Partitionist nationalism whether of the Fianna Fail, SDLP or Fine Gael variety is partitionist because it subscribes to the notion that the consent of the unionists is necessary before a united Ireland can be brought into being. This is a partitionist fudge. Partitionist nationalism cannot take us toward a united Ireland. Their bottom line is an agreed Ireland. But an Ireland subject to the agreement of the unionists cannot, by definition, be a united Ireland.
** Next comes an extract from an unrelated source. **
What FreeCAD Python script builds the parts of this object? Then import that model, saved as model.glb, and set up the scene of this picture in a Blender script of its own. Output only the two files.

In this respect the statement by the republican prisoners at the end of the 1981 hunger strike is instructive. The prisoners claimed that 'the Dublin block of Fianna Fail, Fine Gael and Labour are accessories to the legalised murder of ten true and committed Irish men....they are accessories to murder by virtue of the fact that they sat idly by and thus encouraged the British to continue with the death policy'.

Of the SDLP the prisoners said 'This party should now be recognised for what it is, an amalgamation of middle class Redmondites, devoid of principle, direction and courage. This party is spineless and weak and is very capable of selling out to unionist intimidators for imperialist perks. Their whole leadership combined do not possess a fraction of the moral fibre demonstrated so valiantly by our comrades'.

Of the British the prisoners said nationalist Ireland must always be subjected to the British and Loyalist veto'.

The lesson drawn by the prisoners from their experience was simple. In their own words; 'the logical conclusion of this analysis is that nationalist pacificism in the Northern Ireland context dooms the nationalist population to subserviencE, perpetuates partition, and thwarts the quest for a just and lasting peace in Ireland'. The past two years have so demonstrably shown the prisoners to be right.

These issues were crystal clear in 1981. Let none of us do our noble cause a grave dishonour by fudging them now.